A new set of bash scripts simplifies gateway orchestration across local, tmux, and systemd environments. The new start-gateway.sh handles pre-flight checks (Redis, Cloudflared tunnel status, bot tokens) and webhook registration before booting, while stop-gateway.sh ensures graceful shutdowns for tmux or orphan processes. Additionally, install-service.sh creates a smoother path to production by registering the gateway as a systemd service. These tooling additions take the guesswork out of deployments and bring much-needed stability to the bot lifecycle.
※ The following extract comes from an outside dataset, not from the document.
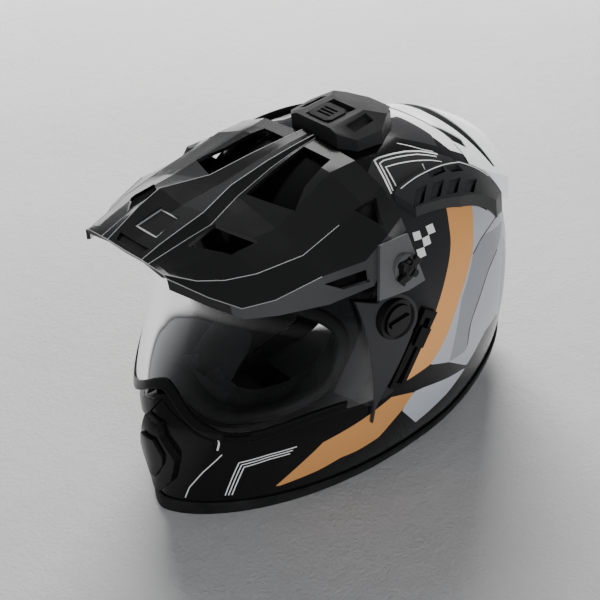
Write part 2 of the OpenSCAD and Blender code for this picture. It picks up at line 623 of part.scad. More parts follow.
// The lens narrows to its arms and widens again round the hubs
function visor_up(k, v) = let(a = abs(k), arm = ramp((a - 42)/18), eye = ramp((a - 67)/5))
    mix(visor_from + 14*arm - 110*eye, visor_from + visor_span - 22*arm + 110*eye, v);
module sun_visor() {
    function at(u, v, o) = let(k = mix(-visor_end, visor_end, u)) barrel(k, visor_up(k, v), o);
    place() color([0.1, 0.1, 0.12, 0.7])
        slab(40, 8, function(u, v) at(u, v, 0), function(u, v) at(u, v, visor_t));
}
visor_drop = 40;
module visor_pocket() {
    function at(u, v, o) = barrel(mix(-78, 78, u), mix(-visor_drop + 6, visor_from + visor_span + 5, v), o);
    both() translate([visor_x - 3, visor_y, visor_z]) rotate([0, 90, 0])
        cylinder(h = 40, r = visor_hub_r + 6.6);
    slab(18, 7, function(u, v) at(u, v, -60), function(u, v) at(u, v, visor_t + 1.4));
}
module visor_hub(side) on_side(side) difference() {
    translate([visor_x, visor_y, visor_z]) rotate([0, 90, 0]) cylinder(h = visor_hub_h, r = visor_hub_r);
    translate([visor_x - 1, visor_y, visor_z]) rotate([0, 90, 0]) cylinder(h = 10, r = pin_r + run);
}
module visor_hub_left() place() color([0.1, 0.1, 0.1]) visor_hub(1);
module visor_hub_right() place() color([0.1, 0.1, 0.1]) visor_hub(-1);
module visor_pin(side) on_side(side) {
    translate([visor_x - 0.5, visor_y, visor_z]) rotate([0, 90, 0])
        cylinder(h = visor_hub_h + 0.8, r = pin_r);
    translate([visor_x + visor_hub_h + gap, visor_y, visor_z]) rotate([0, 90, 0]) cylinder(h = 0.8, r = 6);
}
module visor_pin_left() place() color([0.5, 0.5, 0.5]) visor_pin(1);
module visor_pin_right() place() color([0.5, 0.5, 0.5]) visor_pin(-1);

track_a = skin(-2.5, 150, 0);
track_b = skin(-11.5, 104, 0);
track_along = unit(track_b - track_a);
track_up = unit(cross(track_along, cross([0.95, -0.2, 0.1], track_along)));
track_side = cross(track_up, track_along);
track_l = norm(track_b - track_a);
track_t = 5;
module on_track() multmatrix([[track_along[0], track_side[0], track_up[0], track_a[0]],
    [track_along[1], track_side[1], track_up[1], track_a[1]],
    [track_along[2], track_side[2], track_up[2], track_a[2]]]) children();
module visor_track() place() color([0.06, 0.06, 0.06]) faceted() difference() {
    on_track() translate([-6, -6, -8]) cube([track_l + 12, 12, 8 + track_t]);
    on_track() translate([0, -2.5, -20]) cube([track_l, 5, 40]);
    form(lift);
}
module visor_slider() place() color([0.12, 0.12, 0.12]) on_track() {
    translate([8, -2.2, 3.2]) cube([14, 4.4, track_t + gap - 3.2]);
    translate([7, -4.5, track_t + gap]) cube([16, 9, 3]);
}

/* Peak */
hem_z = shell_h + peak_air;
// Cross-sections from the front edge to the rear hem: how far ahead, then points from the spine to the skirt
function arm_plane(z) = arm_in - (z - arm_z)*tan(arm_lean) - 1.5*gap;
function peak_rows() = let(f = peak_front_w/96, w = peak_w/216, lift = peak_front_z - 243, h = hem_z - 257) [
    [-peak_reach, [[0, 243 + lift], [20.5*f, 243.5 + lift], [28*f, 243 + lift], [38*f, 242.5 + lift],
        [45*f, 242 + lift], [49*f, 240 + lift], [50*f, 231 + lift]]],
    [-peak_reach + 17, [[0, 247 + lift], [22*f, 249 + lift], [30*f, 246 + lift], [48*f, 240 + lift],
        [60*f, 234 + lift], [71*f, 225 + lift], [72*f, 217 + lift]]],
    [-peak_reach + 34, [[0, 250.5], [24.5, 254], [32, 249], [52, 241], [70, 230], [86*w, 213], [87*w, 204]]],
    [-125, [[0, 253 + h/2], [26, 257.5 + h/2], [33, 250 + h/2], [56, 241 + h/2], [80*w, 229], [98*w, 214.5],
        [100*w, 202]]],
    [-88, [[0, 253 + h], [12, 256 + h], [19, 249.5 + h], [60, 238 + h], [88*w, 228 + h/2], [107*w, 219],
        [112*w, 197]]],
    [-50, [[0, 256 + h], [9, 258 + h], [13, 253.5 + h], [54, 246 + h], [86*w, 233 + h],
        [arm_plane(215), 215], [arm_plane(196), 196]]],
    [-24, [[0, 257 + h], [7.5, 258 + h], [10, 255 + h], [50, 251.5 + h], [84*w, 238 + h],
        [arm_plane(223), 223], [arm_plane(213), 213]]],
    [0, [[0, 256.5 + h], [6.5, 257.5 + h], [8, 255 + h], [52, 251.5 + h], [80*w, 239.5 + h],
        [98*w, 222], [103*w, 213]]]];
peak_net = [for (r = peak_rows()) let(y = r[0], p = r[1], n = len(p) - 1)
    [for (k = [-n:n]) [k < 0 ? -p[-k][0] : p[k][0], y, p[abs(k)][1]]]];
function peak_at(i, j) = peak_net[j][i];
function peak_under(i, j) = let(ni = len(peak_net[0]) - 1, nj = len(peak_net) - 1,
    du = peak_at(min(i + 1, ni), j) - peak_at(max(i - 1, 0), j),
    dv = peak_at(i, min(j + 1, nj)) - peak_at(i, max(j - 1, 0)))
    peak_at(i, j) - peak_t*unit(cross(du, dv));
module peak_shell() place() color([0.05, 0.05, 0.05]) faceted() difference() {
    ni = len(peak_net[0]) - 1;
    nj = len(peak_net) - 1;
    slab(ni, nj, function(u, v) peak_at(round(u*ni), round(v*nj)),
        function(u, v) peak_under(round(u*ni), round(v*nj)));
    both() {
        translate([0, 0, shell_h - 27]) linear_extrude(60)
            polygon([[21, -82], [10.5, -14], [38, -12], [46, -46], [58, -67]]);
        translate([0, 0, 215]) linear_extrude(60) polygon([[36, -150], [34, -122], [62, -106], [60, -130]]);
        side_prism(84, 130) polygon([[-34, 240], [-8, 241], [-22, 227]]);
        side_prism(96, 130) polygon([[-88, 213], [-50, 209], [-52, 200], [-74, 203]]);
    }
}

module peak_arm(side) on_side(side) difference() {
    union() {
        translate([arm_in, 0, arm_z]) rotate([0, -arm_lean, 0]) rotate([90, 0, 90]) linear_extrude(arm_t)
            polygon([[-52, -14], [-36, 23], [-9, 20], [-7, -19], [-24, -19]]);
        translate([boss_out + gap, -arm_fore, arm_z]) rotate([0, 90, 0])
            cylinder(h = arm_face - boss_out - gap, r = screw_r + 1);
    }
    translate([arm_face, -arm_fore, arm_z]) rotate([0, 90, 0]) cylinder(h = 20, r = screw_r + 1.5);
    translate([90, -arm_fore, arm_z]) rotate([0, 90, 0]) cylinder(h = 60, r = 4 + run);
}
module peak_arm_left() place() color([0.36, 0.37, 0.38]) peak_arm(1);
module peak_arm_right() place() color([0.36, 0.37, 0.38]) peak_arm(-1);

module peak_boss(side) on_side(side) difference() {
    translate([boss_in, -arm_fore, arm_z]) rotate([0, 90, 0]) cylinder(h = boss_out - boss_in, r = boss_r);
    translate([boss_in + 1.4, -arm_fore, arm_z]) rotate([0, 90, 0]) cylinder(h = 20, r = 4 + run);
}
module peak_boss_left() place() color([0.2, 0.2, 0.2]) peak_boss(1);
module peak_boss_right() place() color([0.2, 0.2, 0.2]) peak_boss(-1);

module peak_screw(side) on_side(side) translate([0, -arm_fore, arm_z]) {
    translate([107, 0, 0]) rotate([0, 90, 0]) cylinder(h = arm_face + 0.4 - 107, r = 4);
    translate([arm_face + 0.3, 0, 0]) rotate([0, 90, 0]) cylinder(h = 5, r = 0.72*screw_r);
    for (a = [45:90:315]) translate([arm_face + 0.3, 0.68*screw_r*cos(a), 0.68*screw_r*sin(a)])
        rotate([0, 90, 0]) cylinder(h = 6, r = 0.32*screw_r);
}
module peak_screw_left() place() color([0.03, 0.03, 0.03]) peak_screw(1);
module peak_screw_right() place() color([0.03, 0.03, 0.03]) peak_screw(-1);

/* Straps */
strap_y = -28;
module chin_strap(side, last) on_side(side) {
    path = [[77, 22], [76.4, 14], [66, 8.6], [44, 7], [last, 7]];
    band_of([for (i = [0:len(path) - 1])
        let(p = path[i], a = path[max(0, i - 1)], b = path[min(len(path) - 1, i + 1)],
        d = unit(b - a), n = [-d[1], d[0]]*strap_t/2)
        [[p[0] + n[0], strap_y - strap_w/2, p[1] + n[1]], [p[0] + n[0], strap_y + strap_w/2, p[1] + n[1]],
         [p[0] - n[0], strap_y + strap_w/2, p[1] - n[1]], [p[0] - n[0], strap_y - strap_w/2, p[1] - n[1]]]]);
}
module chin_strap_left() place() color([0.1, 0.1, 0.1]) chin_strap(1, ring_x + 6 + gap);
module chin_strap_right() place() color([0.1, 0.1, 0.1]) chin_strap(-1, 6 - ring_x + gap);
module strap_anchors() place() color([0.6, 0.6, 0.6]) faceted() intersection() {
    both() translate([78.3, strap_y, 18.2]) rotate([0, 90, 0]) cylinder(h = 40, r = 5);
    form(-shell_t - gap);
}
ring_x = 4;
module d_ring(z) translate([ring_x, strap_y, z]) {
    difference() {
        cube([12, strap_w + 10, 3], center = true);
        cube([6, strap_w + 2, 5], center = true);
    }
}
module d_ring_outer() place() color([0.6, 0.6, 0.6]) d_ring(7);
module d_ring_inner() place() color([0.6, 0.6, 0.6]) d_ring(7 + 3 + gap);

outer_shell();
foam_liner();
crown_pad();
cheek_pad_left();
cheek_pad_right();
neck_roll();
chin_curtain();
breath_guard();
port_seal();
rim_trim();
chin_vent_housing();
chin_vent_shutter();
mouth_grille();
top_vent_base();
top_vent_slider();
rear_spoiler();
exhaust_grille();
side_vent_left();
side_vent_right();
pivot_base_left();
pivot_base_right();
shield_lens();
shield_side_left();
shield_side_right();
shield_hub_left();
shield_hub_right();
shield_rail();
shield_tab();
pivot_cap_left();
pivot_cap_right();
sun_visor();
visor_hub_left();
visor_hub_right();
visor_pin_left();
visor_pin_right();
visor_track();
visor_slider();
peak_shell();
peak_arm_left();
peak_arm_right();
peak_screw_left();
peak_screw_right();
peak_boss_left();
peak_boss_right();
chin_strap_left();
chin_strap_right();
strap_anchors();
d_ring_outer();
d_ring_inner();
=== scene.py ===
"""Looks of the adventure full face helmet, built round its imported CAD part.

The front of the helmet is -Y, the wearer's left is +X, and the rim stands on z = 0. Every surface is
worked out in millimetres from the same form functions and sizes as the CAD part, and placed in the row frame
in metres.
"""

import math

import bmesh
import bpy
import numpy as np
from bpy.props import FloatProperty, FloatVectorProperty, IntProperty, PointerProperty
from mathutils import Matrix, Vector


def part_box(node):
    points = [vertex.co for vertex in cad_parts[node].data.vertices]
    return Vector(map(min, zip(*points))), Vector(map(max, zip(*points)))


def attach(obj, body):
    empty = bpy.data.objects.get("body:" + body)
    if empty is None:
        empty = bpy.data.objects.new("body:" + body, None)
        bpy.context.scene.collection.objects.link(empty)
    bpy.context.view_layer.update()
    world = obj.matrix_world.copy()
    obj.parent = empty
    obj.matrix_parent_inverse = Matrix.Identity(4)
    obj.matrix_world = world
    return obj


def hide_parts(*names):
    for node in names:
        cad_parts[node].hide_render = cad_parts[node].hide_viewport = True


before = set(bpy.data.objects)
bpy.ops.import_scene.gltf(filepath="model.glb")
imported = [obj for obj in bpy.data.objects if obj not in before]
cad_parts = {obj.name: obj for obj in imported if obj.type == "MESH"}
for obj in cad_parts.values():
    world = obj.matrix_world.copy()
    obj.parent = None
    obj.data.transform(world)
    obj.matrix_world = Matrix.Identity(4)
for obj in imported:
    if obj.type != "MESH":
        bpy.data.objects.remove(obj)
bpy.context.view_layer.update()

bl_info = {
    "name": "Adventure Helmet",
    "version": (1, 0, 0),
    "blender": (4, 5, 0),
    "location": "View3D > Sidebar > Helmet",
    "description": "Builds an adventure full face helmet with a peak, a clear shield and closable vents",
    "category": "Add Mesh",
}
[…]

I'm gonna do what's called a programmer move

This major structural overhaul establishes specialized handler skills—like backend, frontend, QA, and git-decision—to power an end-to-end multi-agent orchestration pipeline. Tasks are now seamlessly routed from agent code implementation through automated independent QA, culminating in a git-decision step that explicitly asks for user approval before staging and committing. With new agent-identity-aware Telegram notifications and improved task routing in the core orchestrator, autonomous contributions are now tightly structured and rigorously verified.

AI taking my job

The CLI now supports a --skills flag to dynamically inject a comma-separated list of skills when spawning an agent. In addition, the orchestrator (or pichu) now automatically receives the commander skill by default. This makes it much easier to test specific agent capabilities and ensures orchestration agents are properly equipped without extra boilerplate.
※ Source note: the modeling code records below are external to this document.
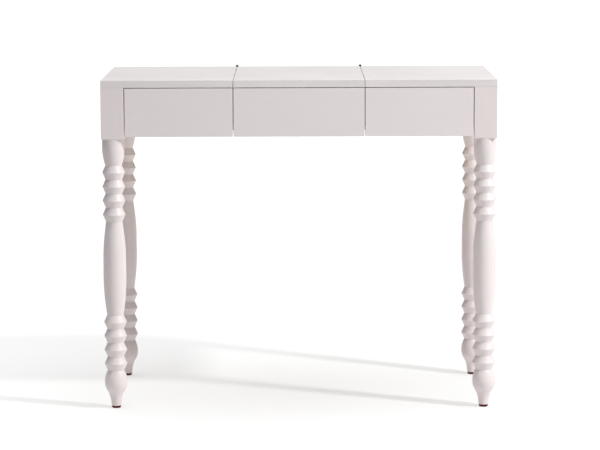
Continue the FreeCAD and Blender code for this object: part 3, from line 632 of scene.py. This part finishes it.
# ---------------------------------------------------------------- studio
@dataclass
class Studio:
    """Camera, pale floor and soft lights around the table. Lengths are in metres, angles in radians."""

    eye: Triple = (-0.006, -6.1296, 1.215)
    yaw: float = 0.00126
    pitch: float = 0.1316  # looks down
    roll: float = -0.00336
    lens_mm: float = 154.23
    sensor_mm: float = 36.0
    far_limit: float = 500.0
    floor_reach: float = 60.0
    floor_panes: int = 8
    floor_colour: str = "A9A8A8"
    floor_roughness: float = 0.9
    floor_light: str = "FFFDFD"
    floor_glow: float = 0.56
    pool_centre: Point = (0.7, -1.1)  # the lit pool of floor that throws light back at the table
    pool_radii: Point = (1.5, 3.2)
    pool_edge: Point = (0.8, 1.3)  # where it starts and ends to fade, in pool radii
    outside_share: float = 0.03  # what is thrown back from outside the pool
    far_glow: float = 0.8  # the far floor looks brighter, so that it meets the backdrop
    far_edge: float = 2.4
    sky_colour: str = "FDFCFC"
    sky_power: float = 0.02
    wall_power: float = 0.6  # the walls, as only reflections show them
    wall_foot: float = math.sin(math.radians(14.0))
    wall_head: float = math.sin(math.radians(32.0))
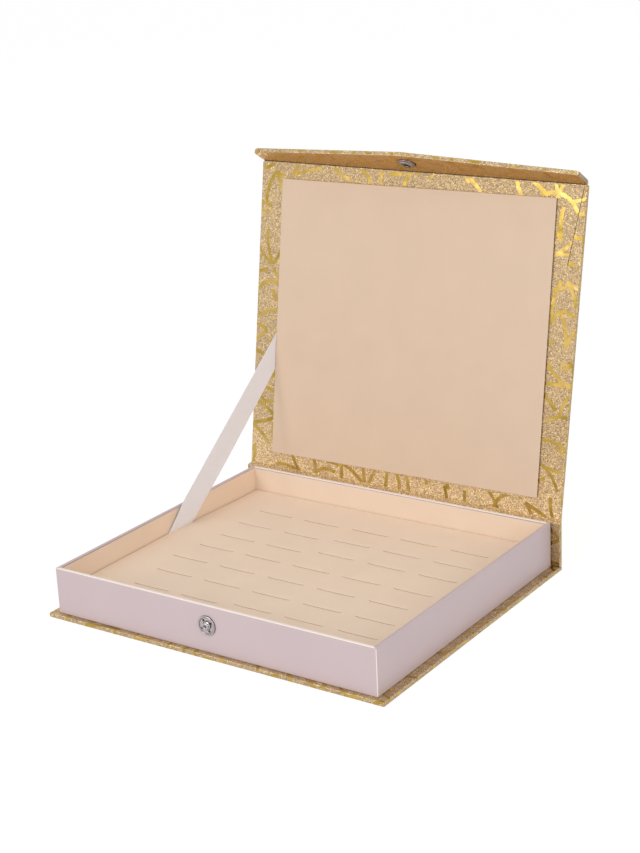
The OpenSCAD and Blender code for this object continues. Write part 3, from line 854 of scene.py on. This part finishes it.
# The pad's top is a net of points. Its lines across the tray, as shares of each gap and of each slit
GAP_LINES = (0.35, 0.7)
SLIT_LINES = (0, 0.03, 0.1, 0.25, 0.5, 0.75, 0.9, 0.97, 1)
FIRST_SLIT = 1 + len(GAP_LINES)
LINES = len(GAP_LINES) + len(SLIT_LINES)
# Its lines along the tray, as shares of the way in front of, between and behind the rows of slits
FRONT_LINES = (0, 0.008, 0.03, 0.1, 0.3, 0.6, 0.85)
BETWEEN_LINES = (0.03, 0.08, 0.16, 0.3, 0.5, 0.7, 0.84, 0.92, 0.97)
REAR_LINES = (0.15, 0.4, 0.7, 0.9, 0.97, 0.992, 1)

RIM_DROP, RIM_WIDTH = 0.5, 1.5  # the pad's soft edge
SWELL, SWELL_WIDTH, SWELL_LENGTH = 1.7, 9, 75  # it swells along the left wall in front of the ribbon
LIP_SINK, LIP_WIDTH, LIP_REACH = 0.35, 0.9, 5  # the lips of its slits sink in


def slit_middle(row, column):
    """The x of a slit's middle."""
    return PAD_SHIFT + (column - 2) * size("slit_pitch") + ROW_SLIDE[row]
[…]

The gateway configuration has been updated to pass the bot name in wake commands, ensuring targeted agent activation. We've also drafted an implementation plan for a dedicated /ack endpoint to allow eager acknowledgment of polled Redis stream messages. This will prevent duplicate message re-processing in cases where an agent crashes between polling and replying.

This update overhauls how agents coordinate, introducing a structured dev-docs → dev-git → task-complete handoff loop that the orchestrator actively monitors. Skills are now decoupled into auto-loading layers—Persona, Role, and Utility—ensuring specialized agents like backend-developer or qa-developer spin up with exactly the right set of domain knowledge and lazy-loaded tools. As a bonus, we fixed an annoying bug where ! in command injections was accidentally triggering Bash history expansion in Tmux sessions. Handoffs in multi-bot pipelines will be significantly more reliable.

Developers can now directly specify an agent's specialized skill set and persona when launching them via the cc-orch CLI. By passing the --role (e.g., backend-developer) and --persona flags, you gain granular control over agent instantiation right from the terminal. This makes testing and deploying custom agents much faster and more flexible.

The orchestrator now uses agent configurations to spawn core agents dynamically rather than relying on hardcoded defaults. By fetching details like the role_skill, persona, and memory paths for each agent, the spawn process respects the specific configuration of each bot. This makes agent initialization much more flexible and centralized overall.

The spawnAgent function now supports an optional role parameter that loads a role-based skill directly. When a role skill is provided, it handles lazy-loading any referenced sub-skills during invocation rather than loading them all upfront. This provides a cleaner way to initialize specialized agents while deferring the loading of nested dependencies until they are actually needed.